Por José García
En julio de 2005, Michael Ignatieff, colaborador de The New York Times Magazine y catedrático de Derechos Humanos de la Escuela Kennedy de Gobierno de la Universidad de Harvard, publicaba una extensa reflexión, que fue traducida para El País por María Luisa Rodríguez Tapia, en la que se preguntaba desde el titular del reportaje si ¿Puede EEUU exportar la libertad?
El texto se presentaba en el contexto de la guerra que George W. Bush había iniciado en Irak. En los albores del tercer milenio, con la globalización capitalista en plena ebullición, después de constatar que la Unión Soviética había perdido definitivamente la Guerra Fría, después de que Francis Fukuyama hubiera proclamado que el propio capitalismo era el fin de la Historia.
Hoy, a la vista de lo que acontece en Europa con la invasión rusa de Ucrania, yo sería más taxativo a la hora de contestar a la cuestión que planteaba Ignatieff en su trabajo periodístico: ¿Puede EEUU exportar la libertad? Rotundamente, no.
Es evidente que se equivocaron quienes como el tercer presidente de los Estados Unidos, Thomas Jefferson, o el propio Fukuyama, pensaron que insuflando su capitalismo de base esclavista en las sociedades que se habían liberado del yugo soviético, la democracia emergería por sí sola y afloraría un estado de respeto por los derechos humanos y las libertades inalienables que los acompañan.

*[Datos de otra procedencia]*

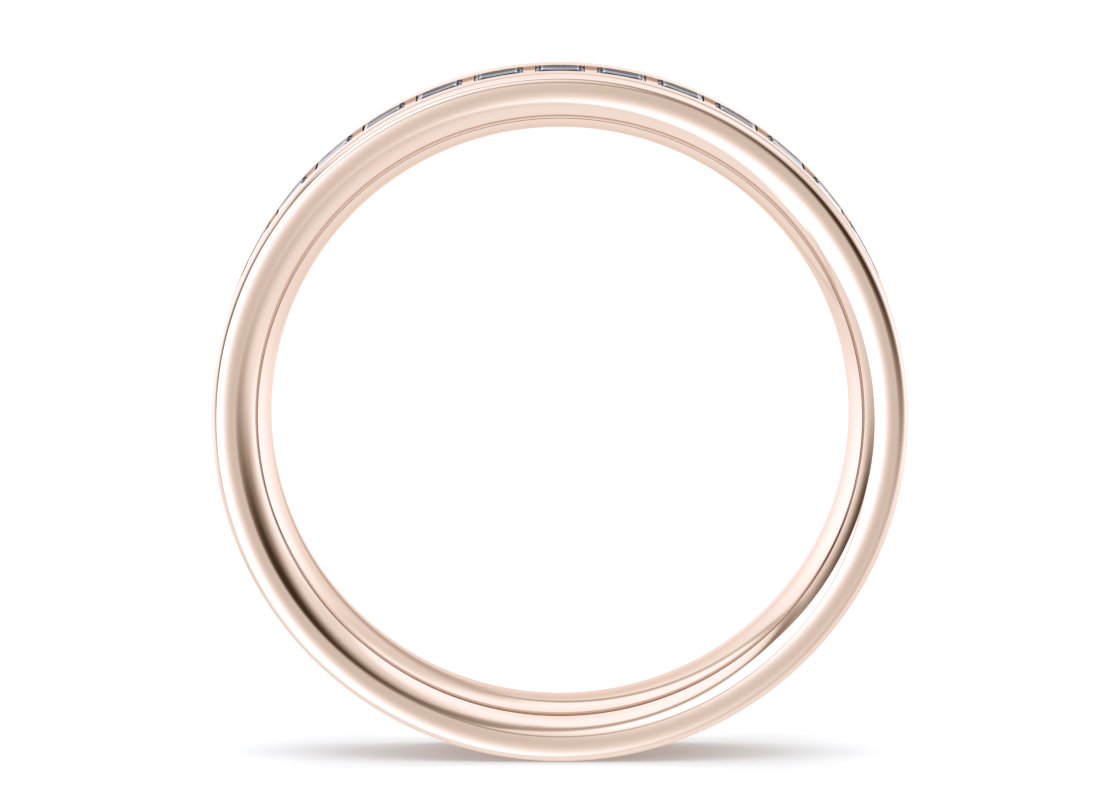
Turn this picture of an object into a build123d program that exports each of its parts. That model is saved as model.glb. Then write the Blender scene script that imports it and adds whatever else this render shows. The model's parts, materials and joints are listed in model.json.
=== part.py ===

Porque la realidad tras varias décadas, o siglos, de esas pretensiones globalizadoras, es que el capitalismo, por sí solo, no conduce a ningún sistema democrático, representativo o radical, que garantice los derechos y libertades fundamentales.
Ejemplos tan comentados en los últimos tiempos, como son el de Rusia o China, demuestran que las leyes del mercado pueden ser perfectamente inoculadas, y eficaces hasta cierto punto, en sociedades gobernadas por regímenes autocráticos. Definitivamente, resultaba más fácil, aunque fuera más costoso, instalar un McDonald’s en el centro de Moscú que reconocer allí los derechos de las personas LGTBIQ+. Así, resulta que se puede exportar la libertad de comprar, de practicar un hiperconsumismo que llene de residuos el planeta, de adquirir y portar un arma, sin que por ello se exporte también la libertad sexual, o la libertad de expresión, o la libertad de elegir el propio modo de vida y las reglas de juego que han de regir la convivencia.
Ni siquiera en la vieja Europa la democracia llegó por sí sola, por el mero desarrollo de un capitalismo colonial que acabaría cristalizando en las actuales sociedades de consumo, en una fase postfordista, que diría Paul B. Preciado, de ese mismo capitalismo. Fue necesario también un movimiento democrático por sí mismo, que exigiera el sufragio universal, el habeas corpus, el derecho al propio cuerpo, el principio de no discriminación.
Por eso me indigna tanto escuchar a la nueva ultraderecha española, que ya ha abandonado los principios económicos del falangismo para combinar una ideología neofascista con los principios económicos del neoliberalismo más galopante, llamar “liberticidas” a sus adversarios, cuando no “autócratas” o “totalitarios”. ¿Cómo pueden tener la desfachatez de decirnos a les demás lo que es la libertad y lo que es luchar por la libertad?
Gran parte de esa “libertad” que se preconiza desde las filas de la extrema derecha se focaliza en acabar con “el adoctrinamiento progre”, lo que puede equivaler a terminar con cualquier política contra la lgtbiq+fobia o incluso, que como en Rusia, en que la lgtbiq+fobia pueda ser una política de Estado sobre la base del negacionismo de ciertas formas de desigualdad estructural.
La televisión rusa, en su propaganda contra la “decadente” sociedad occidental, anda también espoleando que la viruela del mono es otro claro ejemplo de lo pernicioso que resulta que el homoerotismo y el transgenerismo sean tolerados, e incluso gocen de reconocimiento social y jurídico, en cualquier sociedad. Qué coincidencias tan exactas de políticas sociales con la nueva ultraderecha europea. Los maricones, las bolleras, los travelos, siempre somos un buen arma arrojadiza en cualquier choque civilizatorio. El problema es que nosotres no somos Chanel, ni Inditex, ni ninguna de las grandes empresas que se han marchado de Rusia por su política imperialista y autocrática. Nosotres no podemos marcharnos porque nunca fuimos “los Otros”, sino ese “otro” endótico que siempre estuvo ahí y por los que la bendecida OTAN nunca hará tanto como por mantener el control de los recursos naturales y el correcto funcionamiento de la ley de la oferta y la demanda.